Please write out the material that follows, exactly as it stands.

=======

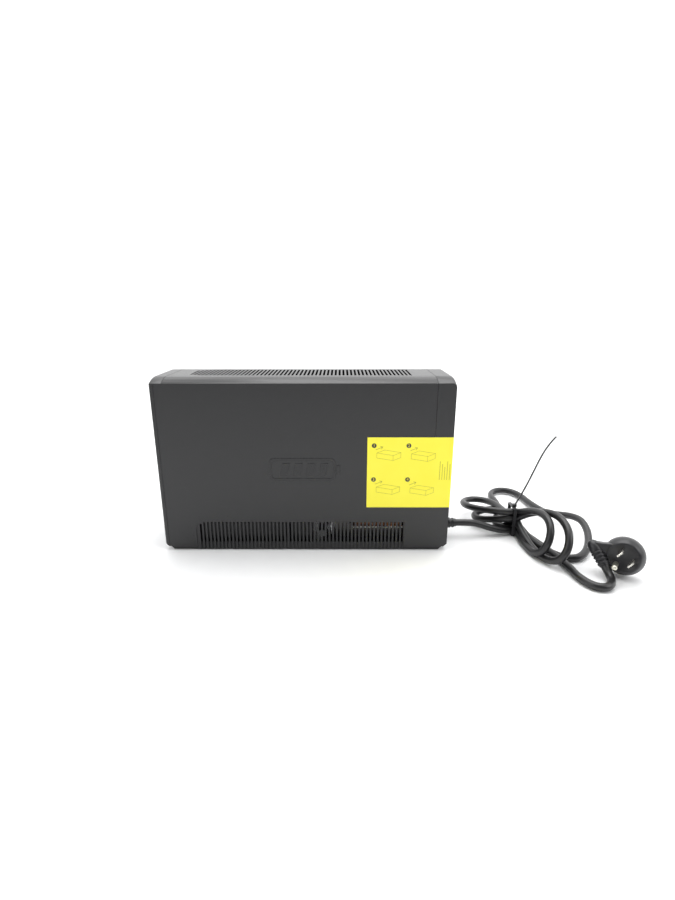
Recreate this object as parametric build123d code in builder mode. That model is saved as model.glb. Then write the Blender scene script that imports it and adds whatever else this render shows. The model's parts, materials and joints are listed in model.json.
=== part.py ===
from build123d import *
import os
from math import cos, pi, radians, sin, sqrt, tan

os.makedirs("parts", exist_ok=True)

# ---------------------------------------------------------------------------------------------
# An uninterruptible power supply that stands as a narrow tower: battery at the bottom front,
# transformer behind it, main board above both, outlets and cord at the rear.
# X runs from the front panel (-) to the outlets (+), Y across the case, Z up. The origin is the
# middle of the footprint on the surface that the unit stands on. Sizes are in millimetres.
# ---------------------------------------------------------------------------------------------

# Case
LENGTH = 310.0
WIDTH = 91.0
HEIGHT = 190.0
WALL = 2.5
SEAM = 0.3                  # open line between two mouldings
SHOULDER_WIDTH = 20.0       # sloping band between the side and the flat top
SHOULDER_DROP = 5.0         # the sharp side edge lies this far below the top
BEZEL_SIDE = 4.5            # how far the front moulding shows on the side
BEZEL_TOP = 13.0            # and on the top
REAR_CAP = 19.0             # how far the rear moulding reaches forward
REAR_CAP_FOOT = 60.0        # below this height the side walls run on to the rear face
FRONT_WALL = 3.0
REAR_WALL = 3.0
PLINTH = 4.7                # height of the recessed foot of the case
PLINTH_INSET = WALL + SEAM  # the base stands this far inside the skin, clear of the side walls
CORNER_CUT_LENGTH = 8.6     # the lower front and rear corners are cut away
CORNER_CUT_HEIGHT = 8.2
LEDGE = 3.0                 # shelf on each shoulder that carries the top grille

# Vents
VENT_PITCH = 4.13
VENT_SLOT = 2.1
SIDE_VENT_FRONT = -119.7
SIDE_VENT_REAR = 107.6
SIDE_VENT_HEIGHT = 36.0
SIDE_VENT_PITCH = 4.08
SIDE_VENT_FOOT = 1.2        # the bars between the slots hang down past the plinth to here
SIDE_VENT_CORNER = 12.0
SIDE_VENT_BORDER = 2.6
SIDE_VENT_DEPTH = 0.8
TOP_VENT_COUNT = 57
TOP_VENT_REAR = 111.5
TOP_VENT_LENGTH = 45.0

# Front panel
DOOR_WIDTH = 70.0
DOOR_FOOT = 9.8
DOOR_TOP = 113.0
DOOR_GAP = 0.3
LCD_WIDTH = 54.0
LCD_HEIGHT = 30.0
LCD_Z = 158.0
LCD_BORDER = 3.0
BUTTON_Z = 126.0
BUTTON_SPACING = 25.0
BUTTON_WIDTH = 16.0
BUTTON_HEIGHT = 9.0
BUTTON_GAP = 0.35
BUTTON_PROUD = 0.5
BUTTON_TRAVEL = 1.0
FLANGE = 1.5
STEM_RADIUS = 2.0
SWITCH_SIZE = 6.0
BOARD = 1.6                 # thickness of every circuit board
DISPLAY_BOARD_WIDTH = 76.0
DISPLAY_BOARD_FOOT = 118.0
DISPLAY_BOARD_TOP = 178.0

# Battery, 12 V 9 Ah sealed lead-acid
BATTERY_LENGTH = 151.0
BATTERY_WIDTH = 65.0
BATTERY_HEIGHT = 94.0
BATTERY_LID = 6.0
BATTERY_GAP = 0.7
TAB_WIDTH = 6.35
TAB_THICKNESS = 0.8
TAB_SPACING = 40.0
BAY_FLOOR = 10.0
BAY_WALL = 2.0
BAY_RAIL_HEIGHT = 24.0
DIVIDER = 2.5
DIVIDER_TOP = 112.0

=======

## [Solution for this exercise]
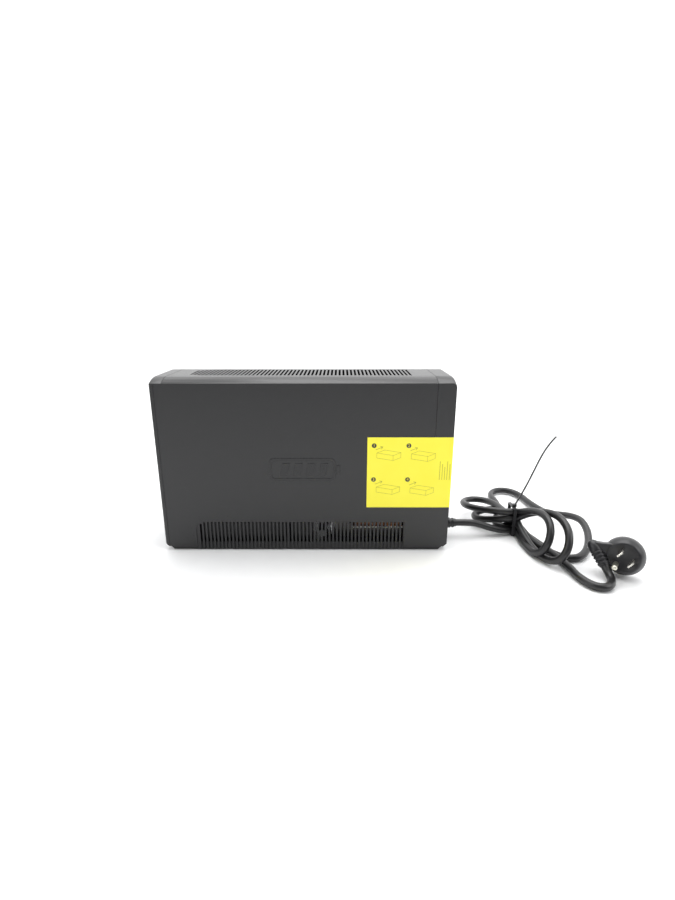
Recreate this object as parametric build123d code in builder mode. That model is saved as model.glb. Then write the Blender scene script that imports it and adds whatever else this render shows. The model's parts, materials and joints are listed in model.json.
=== part.py ===
from build123d import *
import os
from math import cos, pi, radians, sin, sqrt, tan

os.makedirs("parts", exist_ok=True)

# ---------------------------------------------------------------------------------------------
# An uninterruptible power supply that stands as a narrow tower: battery at the bottom front,
# transformer behind it, main board above both, outlets and cord at the rear.
# X runs from the front panel (-) to the outlets (+), Y across the case, Z up. The origin is the
# middle of the footprint on the surface that the unit stands on. Sizes are in millimetres.
# ---------------------------------------------------------------------------------------------

# Case
LENGTH = 310.0
WIDTH = 91.0
HEIGHT = 190.0
WALL = 2.5
SEAM = 0.3                  # open line between two mouldings
SHOULDER_WIDTH = 20.0       # sloping band between the side and the flat top
SHOULDER_DROP = 5.0         # the sharp side edge lies this far below the top
BEZEL_SIDE = 4.5            # how far the front moulding shows on the side
BEZEL_TOP = 13.0            # and on the top
REAR_CAP = 19.0             # how far the rear moulding reaches forward
REAR_CAP_FOOT = 60.0        # below this height the side walls run on to the rear face
FRONT_WALL = 3.0
REAR_WALL = 3.0
PLINTH = 4.7                # height of the recessed foot of the case
PLINTH_INSET = WALL + SEAM  # the base stands this far inside the skin, clear of the side walls
CORNER_CUT_LENGTH = 8.6     # the lower front and rear corners are cut away
CORNER_CUT_HEIGHT = 8.2
LEDGE = 3.0                 # shelf on each shoulder that carries the top grille

# Vents
VENT_PITCH = 4.13
VENT_SLOT = 2.1
SIDE_VENT_FRONT = -119.7
SIDE_VENT_REAR = 107.6
SIDE_VENT_HEIGHT = 36.0
SIDE_VENT_PITCH = 4.08
SIDE_VENT_FOOT = 1.2        # the bars between the slots hang down past the plinth to here
SIDE_VENT_CORNER = 12.0
SIDE_VENT_BORDER = 2.6
SIDE_VENT_DEPTH = 0.8
TOP_VENT_COUNT = 57
TOP_VENT_REAR = 111.5
TOP_VENT_LENGTH = 45.0

# Front panel
DOOR_WIDTH = 70.0
DOOR_FOOT = 9.8
DOOR_TOP = 113.0
DOOR_GAP = 0.3
LCD_WIDTH = 54.0
LCD_HEIGHT = 30.0
LCD_Z = 158.0
LCD_BORDER = 3.0
BUTTON_Z = 126.0
BUTTON_SPACING = 25.0
BUTTON_WIDTH = 16.0
BUTTON_HEIGHT = 9.0
BUTTON_GAP = 0.35
BUTTON_PROUD = 0.5
BUTTON_TRAVEL = 1.0
FLANGE = 1.5
STEM_RADIUS = 2.0
SWITCH_SIZE = 6.0
BOARD = 1.6                 # thickness of every circuit board
DISPLAY_BOARD_WIDTH = 76.0
DISPLAY_BOARD_FOOT = 118.0
DISPLAY_BOARD_TOP = 178.0

# Battery, 12 V 9 Ah sealed lead-acid
BATTERY_LENGTH = 151.0
BATTERY_WIDTH = 65.0
BATTERY_HEIGHT = 94.0
BATTERY_LID = 6.0
BATTERY_GAP = 0.7
TAB_WIDTH = 6.35
TAB_THICKNESS = 0.8
TAB_SPACING = 40.0
BAY_FLOOR = 10.0
BAY_WALL = 2.0
BAY_RAIL_HEIGHT = 24.0
DIVIDER = 2.5
DIVIDER_TOP = 112.0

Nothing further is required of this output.